* [THE REQUEST] Scan the material for the word "shown", and copy each line where it shows up.

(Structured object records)
* * * * *
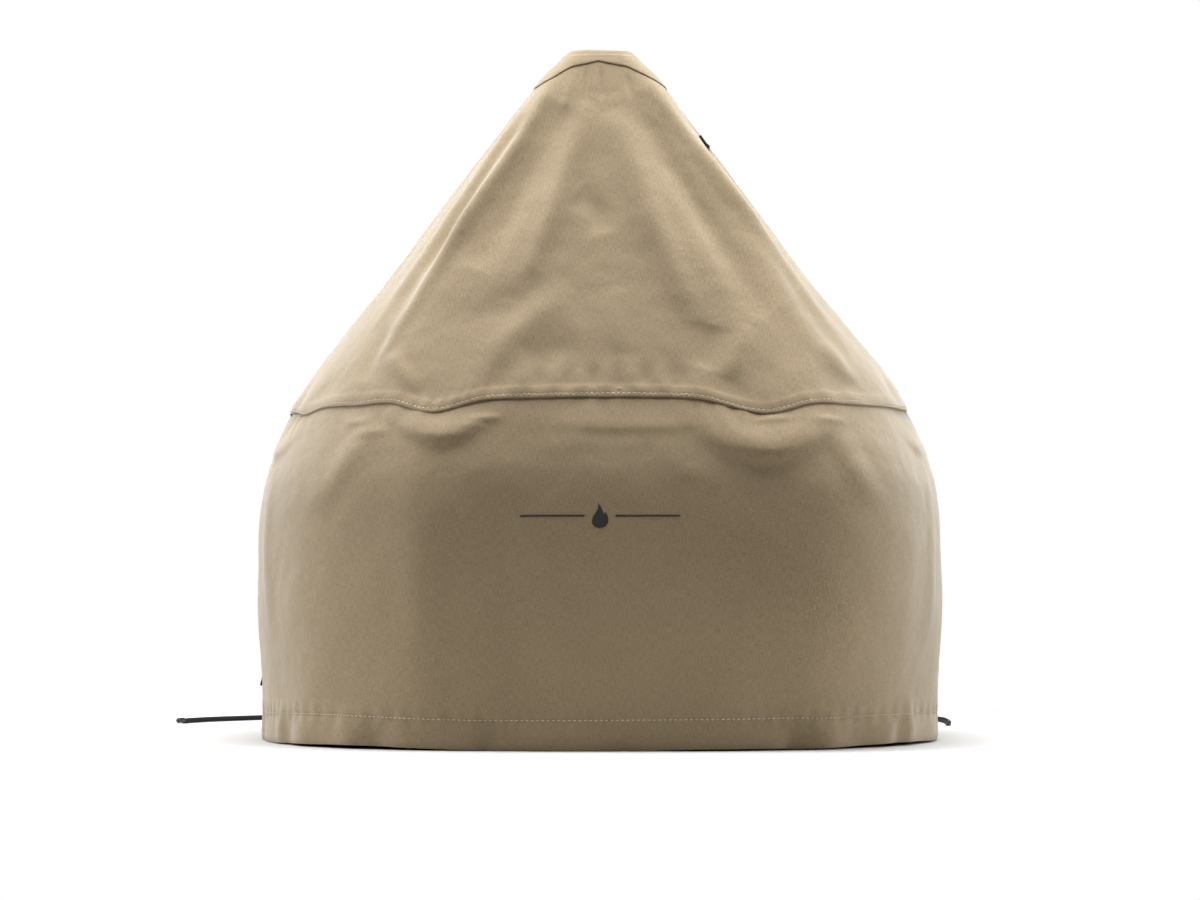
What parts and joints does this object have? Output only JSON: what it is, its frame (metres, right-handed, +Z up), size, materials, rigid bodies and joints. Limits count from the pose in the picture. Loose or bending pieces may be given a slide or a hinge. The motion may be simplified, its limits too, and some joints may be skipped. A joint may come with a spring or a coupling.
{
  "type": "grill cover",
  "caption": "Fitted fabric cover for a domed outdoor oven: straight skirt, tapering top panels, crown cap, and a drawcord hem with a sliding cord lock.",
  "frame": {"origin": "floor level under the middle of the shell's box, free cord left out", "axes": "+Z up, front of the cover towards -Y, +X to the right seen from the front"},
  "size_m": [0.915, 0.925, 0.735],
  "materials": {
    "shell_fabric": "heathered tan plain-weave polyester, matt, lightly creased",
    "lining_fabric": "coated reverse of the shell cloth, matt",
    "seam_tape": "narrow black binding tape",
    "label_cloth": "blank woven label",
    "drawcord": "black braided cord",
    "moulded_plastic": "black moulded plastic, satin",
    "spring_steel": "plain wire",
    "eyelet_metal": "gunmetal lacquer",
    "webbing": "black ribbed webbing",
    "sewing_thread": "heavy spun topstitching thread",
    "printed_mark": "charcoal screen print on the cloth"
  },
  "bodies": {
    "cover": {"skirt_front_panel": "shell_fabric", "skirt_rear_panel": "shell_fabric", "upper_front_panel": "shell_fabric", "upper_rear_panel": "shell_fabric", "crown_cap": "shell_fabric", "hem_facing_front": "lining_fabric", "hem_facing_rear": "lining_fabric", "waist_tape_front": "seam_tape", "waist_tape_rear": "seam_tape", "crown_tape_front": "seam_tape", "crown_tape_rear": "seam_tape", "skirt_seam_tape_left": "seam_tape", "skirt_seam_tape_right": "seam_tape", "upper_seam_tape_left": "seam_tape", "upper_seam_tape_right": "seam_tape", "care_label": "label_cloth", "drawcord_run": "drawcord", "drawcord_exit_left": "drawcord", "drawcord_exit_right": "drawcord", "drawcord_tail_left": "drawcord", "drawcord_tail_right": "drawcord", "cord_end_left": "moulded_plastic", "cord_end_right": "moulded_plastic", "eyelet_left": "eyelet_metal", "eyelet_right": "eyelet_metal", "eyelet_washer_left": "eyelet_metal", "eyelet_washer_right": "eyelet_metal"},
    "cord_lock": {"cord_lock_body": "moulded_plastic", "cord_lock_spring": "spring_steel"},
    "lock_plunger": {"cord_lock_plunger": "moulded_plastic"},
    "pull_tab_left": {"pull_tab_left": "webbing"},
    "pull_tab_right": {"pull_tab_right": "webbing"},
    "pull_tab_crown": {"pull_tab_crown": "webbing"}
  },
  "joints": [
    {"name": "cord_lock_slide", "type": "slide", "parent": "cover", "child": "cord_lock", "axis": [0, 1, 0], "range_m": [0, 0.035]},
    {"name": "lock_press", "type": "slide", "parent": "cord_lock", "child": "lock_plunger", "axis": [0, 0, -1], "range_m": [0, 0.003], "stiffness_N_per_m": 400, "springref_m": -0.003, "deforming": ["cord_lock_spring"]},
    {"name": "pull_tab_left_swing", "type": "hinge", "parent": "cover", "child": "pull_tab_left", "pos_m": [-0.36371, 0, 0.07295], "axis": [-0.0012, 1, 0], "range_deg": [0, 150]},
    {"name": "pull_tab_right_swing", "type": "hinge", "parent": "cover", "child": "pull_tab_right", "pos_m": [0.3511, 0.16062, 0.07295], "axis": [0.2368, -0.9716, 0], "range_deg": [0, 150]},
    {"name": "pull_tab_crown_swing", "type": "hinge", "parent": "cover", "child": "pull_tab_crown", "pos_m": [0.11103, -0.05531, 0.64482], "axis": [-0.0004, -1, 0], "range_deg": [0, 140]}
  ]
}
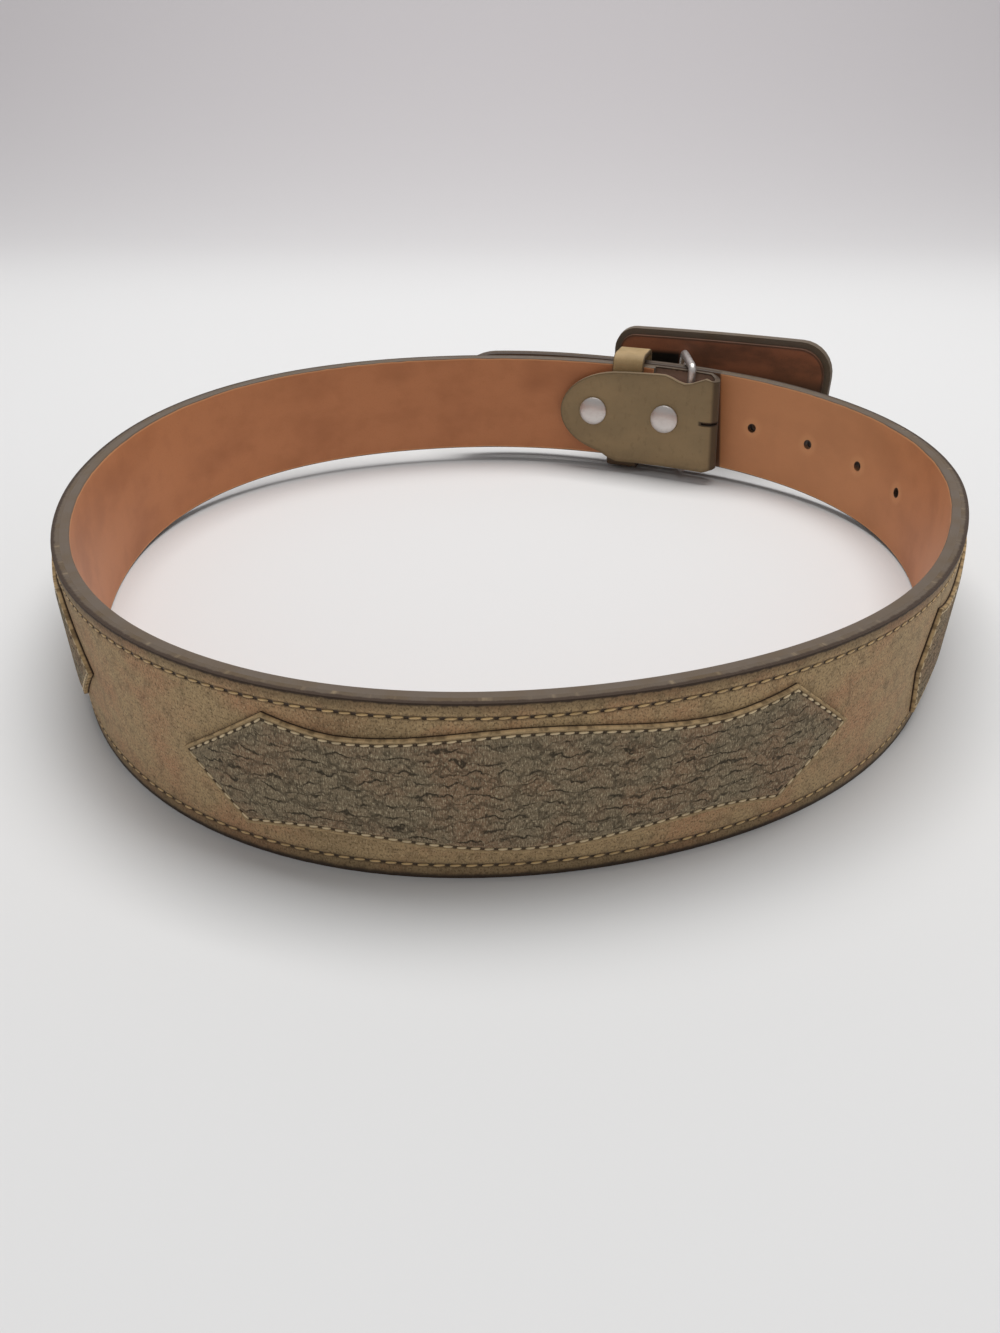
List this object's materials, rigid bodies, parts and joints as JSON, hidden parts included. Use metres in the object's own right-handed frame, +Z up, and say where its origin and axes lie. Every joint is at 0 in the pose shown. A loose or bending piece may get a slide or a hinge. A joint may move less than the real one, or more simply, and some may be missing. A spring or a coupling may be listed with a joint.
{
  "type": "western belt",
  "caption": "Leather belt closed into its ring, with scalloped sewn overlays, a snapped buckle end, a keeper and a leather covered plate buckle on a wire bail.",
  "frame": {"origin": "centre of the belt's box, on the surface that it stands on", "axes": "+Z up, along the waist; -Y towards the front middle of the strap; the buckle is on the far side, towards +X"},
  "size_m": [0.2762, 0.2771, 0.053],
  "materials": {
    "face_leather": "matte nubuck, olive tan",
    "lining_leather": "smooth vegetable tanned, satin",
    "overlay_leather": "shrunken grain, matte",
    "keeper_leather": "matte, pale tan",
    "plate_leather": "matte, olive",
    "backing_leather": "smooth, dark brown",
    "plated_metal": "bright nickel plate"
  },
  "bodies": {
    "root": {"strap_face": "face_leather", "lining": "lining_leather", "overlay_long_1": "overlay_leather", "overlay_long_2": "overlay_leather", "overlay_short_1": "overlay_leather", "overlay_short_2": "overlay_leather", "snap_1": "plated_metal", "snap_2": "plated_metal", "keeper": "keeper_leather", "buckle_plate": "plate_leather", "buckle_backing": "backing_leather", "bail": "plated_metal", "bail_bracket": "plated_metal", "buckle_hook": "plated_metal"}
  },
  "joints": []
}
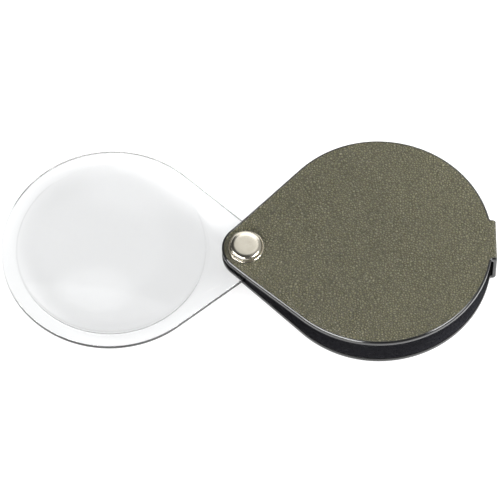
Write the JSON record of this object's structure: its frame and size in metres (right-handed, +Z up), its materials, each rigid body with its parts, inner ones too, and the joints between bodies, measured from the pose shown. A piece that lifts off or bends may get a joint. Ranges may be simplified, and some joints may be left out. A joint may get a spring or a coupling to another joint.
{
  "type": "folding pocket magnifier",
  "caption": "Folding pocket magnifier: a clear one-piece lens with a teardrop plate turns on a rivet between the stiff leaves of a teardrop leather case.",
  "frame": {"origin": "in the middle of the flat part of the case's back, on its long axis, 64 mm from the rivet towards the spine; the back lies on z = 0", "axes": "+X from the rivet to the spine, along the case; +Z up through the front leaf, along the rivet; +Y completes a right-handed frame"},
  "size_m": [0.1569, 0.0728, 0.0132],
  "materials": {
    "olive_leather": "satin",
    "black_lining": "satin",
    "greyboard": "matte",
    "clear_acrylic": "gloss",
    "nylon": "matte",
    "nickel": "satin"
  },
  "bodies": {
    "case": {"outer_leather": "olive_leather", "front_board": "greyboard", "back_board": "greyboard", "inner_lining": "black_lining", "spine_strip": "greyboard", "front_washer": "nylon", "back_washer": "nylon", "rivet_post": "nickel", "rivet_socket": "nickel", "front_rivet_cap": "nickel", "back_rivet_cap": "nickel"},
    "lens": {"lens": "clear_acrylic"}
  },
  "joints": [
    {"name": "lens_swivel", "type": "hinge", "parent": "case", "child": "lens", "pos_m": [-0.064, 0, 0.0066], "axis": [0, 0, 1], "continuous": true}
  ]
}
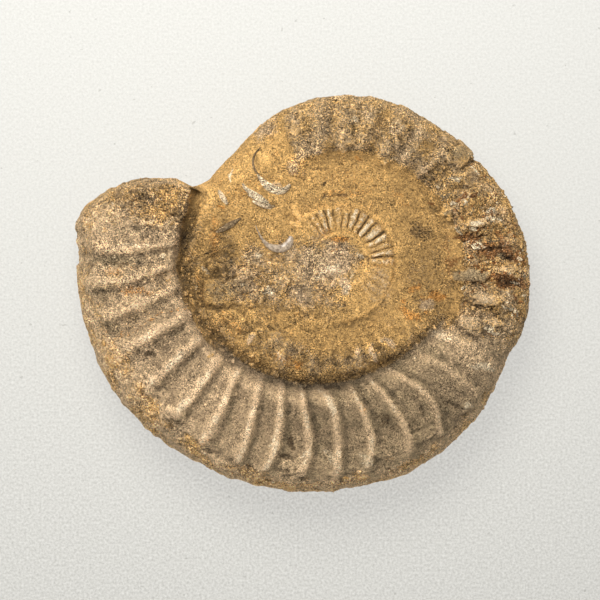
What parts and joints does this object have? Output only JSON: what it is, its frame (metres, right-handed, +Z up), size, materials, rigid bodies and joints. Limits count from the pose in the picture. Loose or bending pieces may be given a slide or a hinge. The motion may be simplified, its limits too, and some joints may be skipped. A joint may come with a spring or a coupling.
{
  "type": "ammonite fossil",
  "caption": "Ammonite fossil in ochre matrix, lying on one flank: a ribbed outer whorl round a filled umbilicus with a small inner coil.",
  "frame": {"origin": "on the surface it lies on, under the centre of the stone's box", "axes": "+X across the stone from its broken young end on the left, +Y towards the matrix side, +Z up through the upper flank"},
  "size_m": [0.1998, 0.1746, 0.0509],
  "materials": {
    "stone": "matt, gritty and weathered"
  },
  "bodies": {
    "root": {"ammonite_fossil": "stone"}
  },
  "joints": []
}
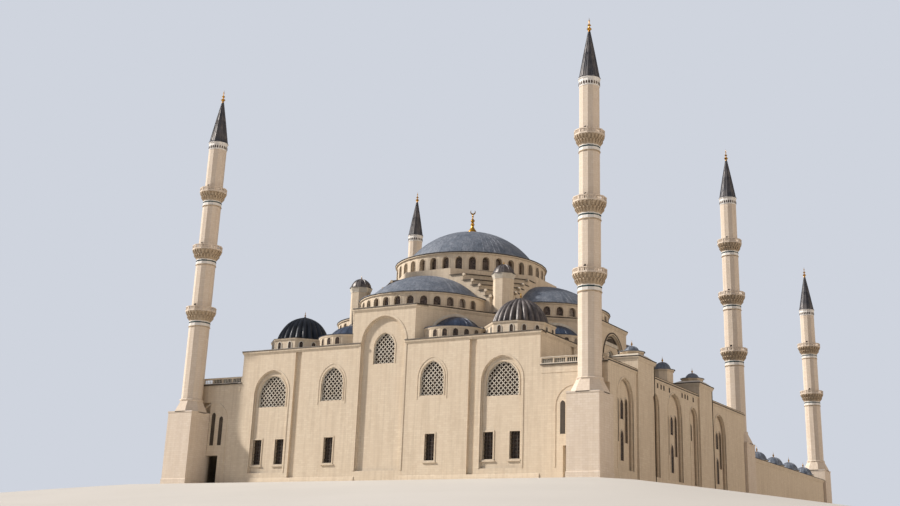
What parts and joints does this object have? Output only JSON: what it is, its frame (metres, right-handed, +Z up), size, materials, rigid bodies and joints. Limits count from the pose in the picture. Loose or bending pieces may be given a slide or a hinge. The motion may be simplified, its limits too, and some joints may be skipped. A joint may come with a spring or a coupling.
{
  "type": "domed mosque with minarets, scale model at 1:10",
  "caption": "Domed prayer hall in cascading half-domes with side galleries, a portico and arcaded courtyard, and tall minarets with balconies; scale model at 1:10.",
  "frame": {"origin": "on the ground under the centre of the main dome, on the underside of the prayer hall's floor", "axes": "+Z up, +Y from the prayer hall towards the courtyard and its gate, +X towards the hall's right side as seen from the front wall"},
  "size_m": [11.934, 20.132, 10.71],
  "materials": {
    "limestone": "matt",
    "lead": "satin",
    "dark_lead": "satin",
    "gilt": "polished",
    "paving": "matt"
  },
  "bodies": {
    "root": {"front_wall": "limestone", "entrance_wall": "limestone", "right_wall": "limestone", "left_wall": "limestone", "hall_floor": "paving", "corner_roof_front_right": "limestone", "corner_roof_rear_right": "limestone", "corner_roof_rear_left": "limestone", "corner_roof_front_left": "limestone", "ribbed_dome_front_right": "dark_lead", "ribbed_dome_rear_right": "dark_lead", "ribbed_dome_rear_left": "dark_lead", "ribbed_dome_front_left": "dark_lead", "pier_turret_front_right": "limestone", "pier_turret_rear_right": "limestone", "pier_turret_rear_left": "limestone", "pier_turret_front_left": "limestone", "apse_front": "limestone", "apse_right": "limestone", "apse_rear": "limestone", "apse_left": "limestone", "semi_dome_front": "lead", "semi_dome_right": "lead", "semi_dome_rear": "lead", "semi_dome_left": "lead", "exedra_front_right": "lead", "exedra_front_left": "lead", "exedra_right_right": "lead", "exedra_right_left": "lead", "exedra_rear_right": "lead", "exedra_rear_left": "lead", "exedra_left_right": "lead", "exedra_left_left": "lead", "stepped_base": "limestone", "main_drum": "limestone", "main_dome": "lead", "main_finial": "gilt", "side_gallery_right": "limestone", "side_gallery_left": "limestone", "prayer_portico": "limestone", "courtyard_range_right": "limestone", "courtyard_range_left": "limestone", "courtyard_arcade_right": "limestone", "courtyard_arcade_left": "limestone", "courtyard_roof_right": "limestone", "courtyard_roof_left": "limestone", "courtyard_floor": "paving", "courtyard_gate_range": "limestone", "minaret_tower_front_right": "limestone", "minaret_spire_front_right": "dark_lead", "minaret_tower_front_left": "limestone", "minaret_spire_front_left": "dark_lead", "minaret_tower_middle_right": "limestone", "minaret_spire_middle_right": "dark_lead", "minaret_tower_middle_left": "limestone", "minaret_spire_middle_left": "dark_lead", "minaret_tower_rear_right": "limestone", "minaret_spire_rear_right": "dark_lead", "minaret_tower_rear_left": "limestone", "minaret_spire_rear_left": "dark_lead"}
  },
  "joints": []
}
* * * * *
* [OUTPUT BELOW]
List this object's materials, rigid bodies, parts and joints as JSON, hidden parts included. Use metres in the object's own right-handed frame, +Z up, and say where its origin and axes lie. Every joint is at 0 in the pose shown. A loose or bending piece may get a slide or a hinge. A joint may move less than the real one, or more simply, and some may be missing. A spring or a coupling may be listed with a joint.
Write the JSON record of this object's structure: its frame and size in metres (right-handed, +Z up), its materials, each rigid body with its parts, inner ones too, and the joints between bodies, measured from the pose shown. A piece that lifts off or bends may get a joint. Ranges may be simplified, and some joints may be left out. A joint may get a spring or a coupling to another joint.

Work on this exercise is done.